Kürt sorununda barışçıl çözüm önerisini yineleyen HDP, bunun için Abdullah Öcalan’ın vazgeçilmez bir isim olduğunu kaydetti.

 

HDP’nin açıklaması şöyle:

” Uluslararası komplonun 18. yılına girerken, kan ve gözyaşının dindiği, eşitliğin ve özgürlüğün egemen olduğu bir ülkede yaşama isteğimizi bir kez daha vurguluyoruz.

Kürt sorununu karşılıklı görüşme ve müzakereyle çözmek isteyen; bu tutumu aynı zamanda Türkiye’nin demokratikleşmesi adımı olarak değerlendiren; Kürt halkının eşit haklara sahip olması ve eşit halkların barış içinde yaşamasının önündeki engellerin kaldırılması için çabalayan sayın Abdullah Öcalan, 15 Şubat 1999 tarihinden bu yana İmralı Yüksek Güvenlikli Cezaevi’nde, uluslararası sözleşmelerin çiğnendiği koşullarda tutuluyor.

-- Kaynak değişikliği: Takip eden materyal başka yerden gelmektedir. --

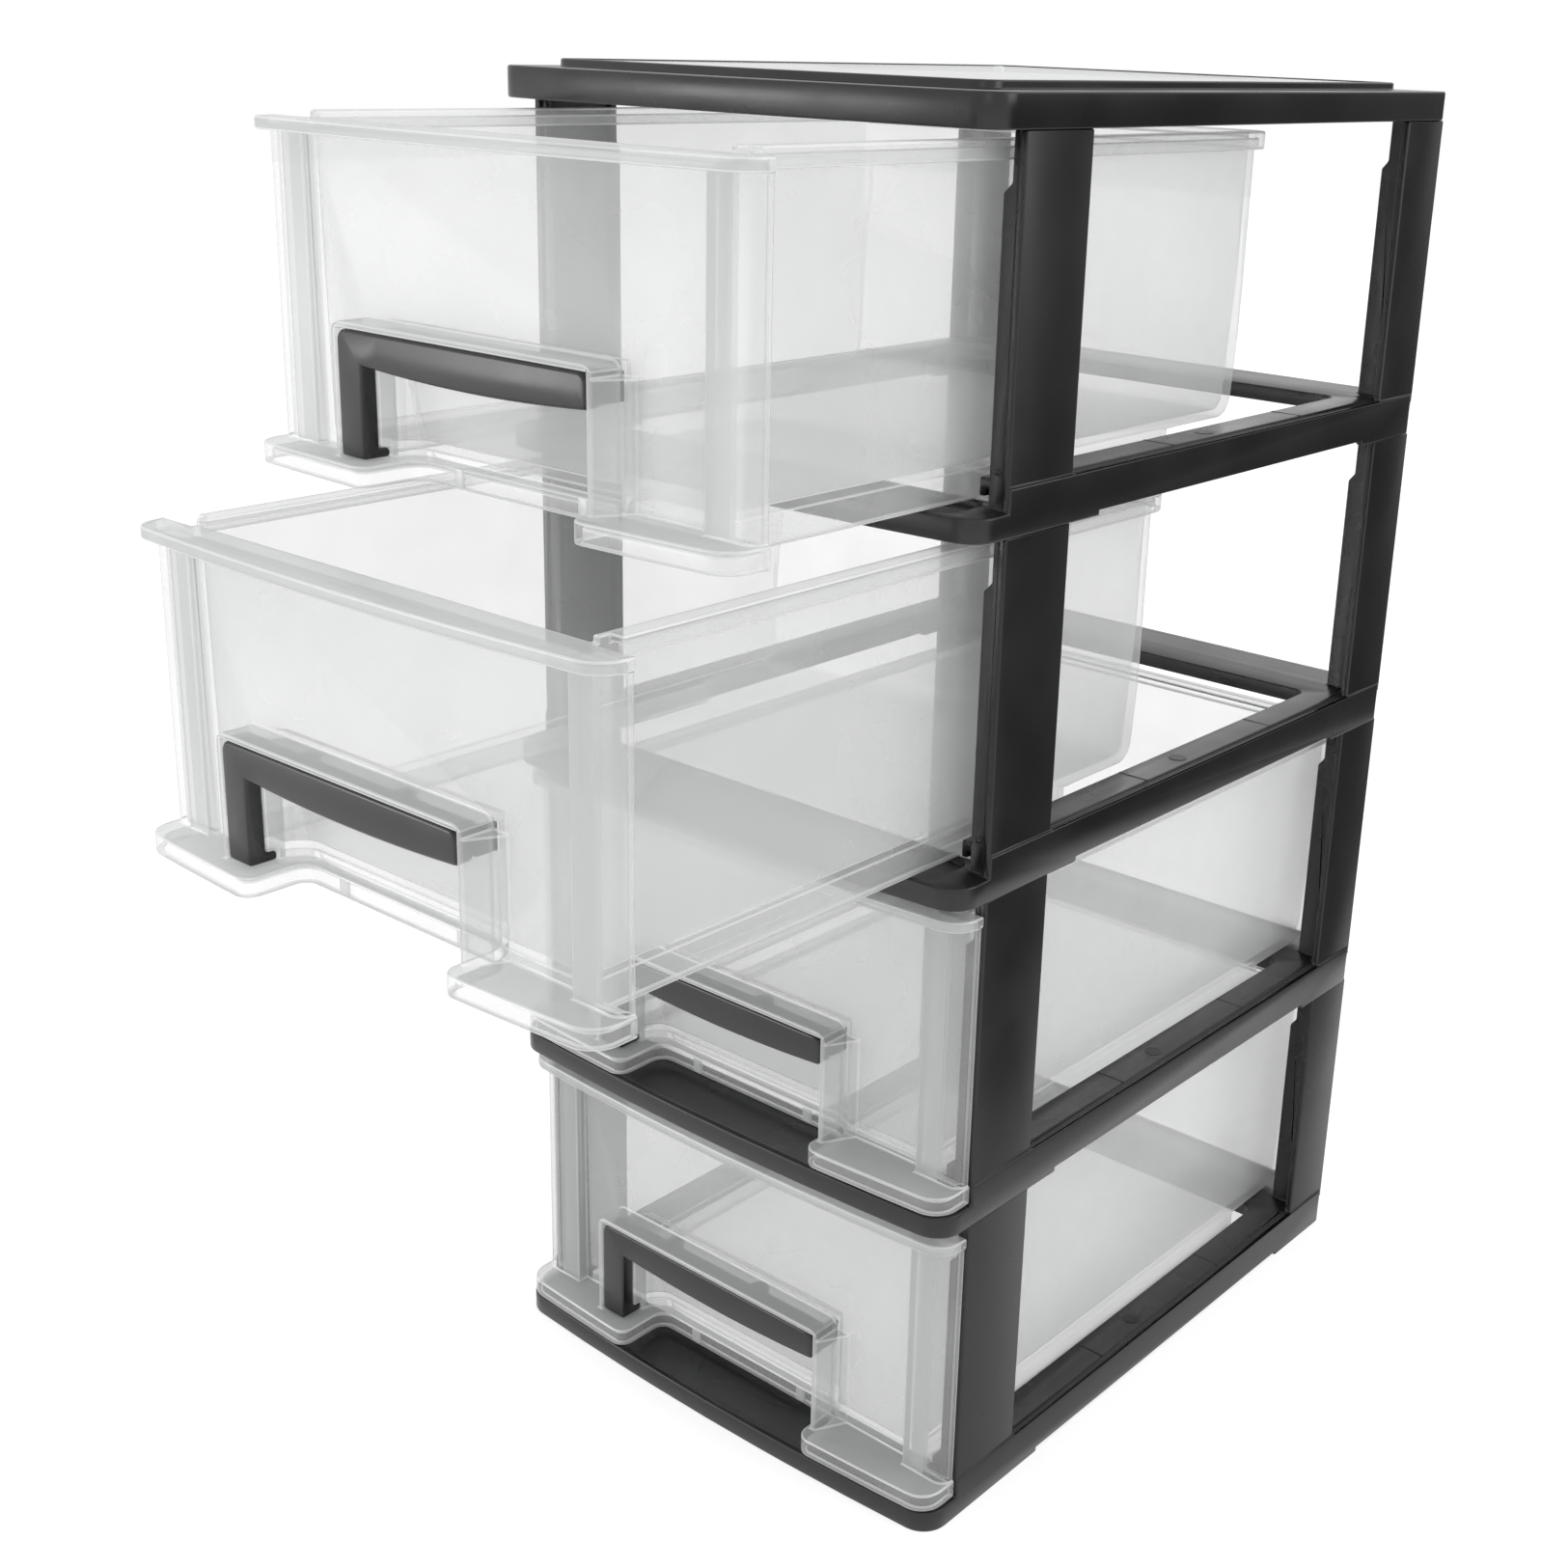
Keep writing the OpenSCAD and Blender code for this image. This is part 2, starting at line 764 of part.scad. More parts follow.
module drawer(index) {
  color(clear_colour, 0.5)
    translate([0, -drawer_out[index - 1], tier_z(index)]) {
      difference() {
        union() {
          tub();
          front_panel();
        }
        recess_solid(housing_wall - eps);
      }
      rim();
      both_sides()
        runner();
      top_lip();
      skirt();
      housing();
    }
}

// Face of the handle cover, in x and z: the bar with the leg under its left end.
module cover_face() {
  polygon(concat(
    [[bar_left, leg_z], [recess_left, leg_z], [recess_left, bar_z]],
    arc([bar_right - bar_end_r, bar_z + bar_end_r], bar_end_r, -90, 0),
    arc([bar_right - bar_r, bar_top - bar_r], bar_r, 0, 90),
    arc([bar_left + bar_r, bar_top - bar_r], bar_r, 90, 180)
  ));
}

// Dark cover on the handle: bar, leg, a flange behind the bar and a toe behind the leg.
module handle_cover(index) {
  color(cover_colour)
    translate([0, -drawer_out[index - 1], tier_z(index)]) {
      upright(-bar_face, -bar_back)
        cover_face();
      upright(-bar_back - eps, -flange_back)
        intersection() {
          cover_face();
          translate([-far, bar_top - flange_h])
            square([2 * far, far]);
        }
      box(
        [recess_left - toe_w, -bar_back - eps, leg_z],
        [recess_left, toe_d - bar_back, leg_z + toe_h]
      );
    }
}

tier_frame(1);  // tier_frame_1
tier_frame(2);  // tier_frame_2
tier_frame(3);  // tier_frame_3
tier_frame(4);  // tier_frame_4
lid_frame();
lid_panel();
drawer(1);  // drawer_1
drawer(2);  // drawer_2
drawer(3);  // drawer_3
drawer(4);  // drawer_4
handle_cover(1);  // handle_cover_1
handle_cover(2);  // handle_cover_2
handle_cover(3);  // handle_cover_3
handle_cover(4);  // handle_cover_4
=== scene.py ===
"""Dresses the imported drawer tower: black frames and lid, translucent drawers, dark handle covers."""

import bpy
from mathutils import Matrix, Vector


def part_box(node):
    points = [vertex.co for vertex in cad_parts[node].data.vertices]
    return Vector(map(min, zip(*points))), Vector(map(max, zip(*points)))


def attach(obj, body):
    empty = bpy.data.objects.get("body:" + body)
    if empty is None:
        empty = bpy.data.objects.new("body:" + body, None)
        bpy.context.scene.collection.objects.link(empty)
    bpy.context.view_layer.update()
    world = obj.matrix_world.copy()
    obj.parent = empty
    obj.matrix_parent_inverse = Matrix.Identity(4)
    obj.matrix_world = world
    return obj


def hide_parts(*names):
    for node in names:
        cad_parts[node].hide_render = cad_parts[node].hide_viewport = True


bl_info = {
    "name": "Plastic drawer tower",
    "version": (1, 0, 0),
    "blender": (4, 5, 0),
    "location": "View3D > Sidebar > Drawer Tower",
    "description": "Finishes, fine moulding details and a stage for a four-drawer plastic tower",
    "category": "Object",
}

import math

import bmesh
import bpy
from mathutils import Matrix, Vector
from mathutils.bvhtree import BVHTree

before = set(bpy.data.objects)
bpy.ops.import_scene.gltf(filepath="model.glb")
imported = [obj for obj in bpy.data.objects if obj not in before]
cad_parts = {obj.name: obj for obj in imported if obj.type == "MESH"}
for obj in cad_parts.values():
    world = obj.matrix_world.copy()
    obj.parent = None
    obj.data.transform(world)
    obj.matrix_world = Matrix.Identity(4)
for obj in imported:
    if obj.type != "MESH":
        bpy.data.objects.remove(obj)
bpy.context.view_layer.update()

MM = 0.001
TIERS = (1, 2, 3, 4)
SIDES = (-1, 1)

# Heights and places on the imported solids, in millimetres. Tiers are counted from the top. FOOT is the
# height of a tier's foot, CLOSED_REACH how far a closed drawer stands before the front posts, and OUT
# how far a tier's drawer is pulled out.
PITCH = round((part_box("tier_frame_1")[0].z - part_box("tier_frame_2")[0].z) / MM, 1)
FOOT = {tier: (TIERS[-1] - tier) * PITCH for tier in TIERS}
CLOSED_REACH = 13.7
OUT = {tier: round(-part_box(f"drawer_{tier}")[0].y / MM - CLOSED_REACH, 1) for tier in TIERS}

# Tier frame: the top of its tracks, and the right-hand pin mark, step lines and drawer stop, with their
# sizes across, along and up
TRACK_TOP = 11.2
PIN_PLACE = (65.6, 83.0)
PIN_SIZE = (4.4, 4.4, 0.16)
STEP_X = 65.3
STEP_YS = (63.8, 121.5)
STEP_SIZE = (8.0, 0.4, 0.14)
STOP_PLACE = (66.9, 0.6, 13.2)
STOP_SIZE = (1.6, 0.7, 1.4)

# Drawer front: the back of its moulding, the top of its skirt, where its side columns begin and have
# their middle, and the ribs in the skirt's pocket
FRONT_BACK = 0.5
SKIRT_TOP = 10.3
COLUMN_IN = 54.0
COLUMN_MID = 63.5
RIB_XS = (-18.4, 18.6)
RIB_Y = 1.75
RIB_Z = 7.9
RIB_SIZE = (2.6, 0.9, 4.2)

# Handle cover: the bar with its sagging lower edge, the snap tabs and the block at its right end
BAR_SPAN = (-34.9, 31.4)
BAR_BOTTOM = 29.7
BAR_TOP = 36.6
BAR_SAG = 1.3
BAR_STEPS = 12
TAB_XS = (-22.5, 7.5)
TAB_Y = -2.1
TAB_Z = 35.6
TAB_SIZE = (5.0, 4.4, 1.6)
END_PLACE = (30.5, -1.95, 33.2)
END_SIZE = (1.6, 5.3, 5.8)

# Depths of plastic, in millimetres, that set how milky a face looks: where none is found behind it, the
# least in parts of the drawers, and at level and upright edges of the drawers, the panel and the ribs
LONE_WALL = 1.5
WALL_DEPTH = 2.0
# the shelves' depth is partly real thickness and partly painted light from above, which makes level faces
# milkier
SHELF_DEPTH_AND_TOP_LIGHT = 4.0
COLUMN_DEPTH = 6.5
DRAWER_EDGE = 7.0
DRAWER_UPRIGHT = 3.0
PANEL_EDGE = 5.0
PANEL_UPRIGHT = 2.0
RIB_EDGE = 5.0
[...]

Dünyanın farklı ülkelerinde ve Türkiye’de her yıl 15 Şubat’ta gerçekleştirilen eylem ve etkinliklerle bu duruma dikkat çekiliyor, uluslararası komplo mahkum ediliyor ve sayın Öcalan’ın özgürlüğüne kavuşmasının önemine vurgu yapılıyor.

Özellikle 2015 Nisan ayından bu yana ağır tecrit koşullarında yaşayan ve ne avukatları ne de ailesi ile görüştürülmeyen sayın Abdullah Öcalan, Kürt sorununun demokratik, barışçı siyasi çözümünde vazgeçilmez isimdir. Türkiye toplumunun ve dünyanın dikkatle izlemiş ve olumlu sonuçlanması için destek sunmuş olduğu İmralı görüşmelerinin kesilmesinin ve müzakere adımlarının atılmamasının bugün yarattığı sorunlar ortadadır.

Saray-AKP iktidarının, içerde Ergenekon çetelerinden 90’ların özel harekatçılarına, siyaset alanının en gerici unsurlarından askeri vesayet savunucularına kadar geniş bir yelpaze ile ittifak kurması; dışarda ise Suudi-Katar işbirliği ile Suriye başta olmak üzere Ortadoğu’ya yeni şekil vermeye çabalaması ile olumlu bir sonuç alınamayacağı çok açıktır. Kürt halkını düşman ilan ederek Rojava’ya saldırı hazırlığı politikası olsa olsa Türkiye’yi hızla bir bölge savaşının içine itecektir.

Şu çok açık ki, kendi içinde ve bölgede Kürt halkıyla barışmayan, halkın taleplerine karşı silahla, savaşla, ablukayla, sokağa çıkma yasaklarıyla, sivil katliamlarıyla cevap veren bir siyasetin geleceği yoktur. Bu, aynı zamanda Ortadoğu’da da Türkiye’nin her türlü ilişkisini sınırlayan, dar bakışlı ve düşmanlık geliştiren bir çizgidir.

Barış, artık sadece silahların susması değildir, aynı zamanda demokratik bir Türkiye’nin kurulması mücadelesidir. Üzerinden 17 yıl geçmiş olsa da, 15 Şubat Uluslararası Komplosu’nun boşa çıkarılmasının yolu, İmralı’da Türk ve Kürt halklarının, Türkiye ve bölge halklarının tarihsel ve stratejik ittifakı için bütün varlığını ortaya koyan sayın Abdullah Öcalan üzerindeki tecridin derhal sonlandırılması ve müzakerelere başlanmasıdır.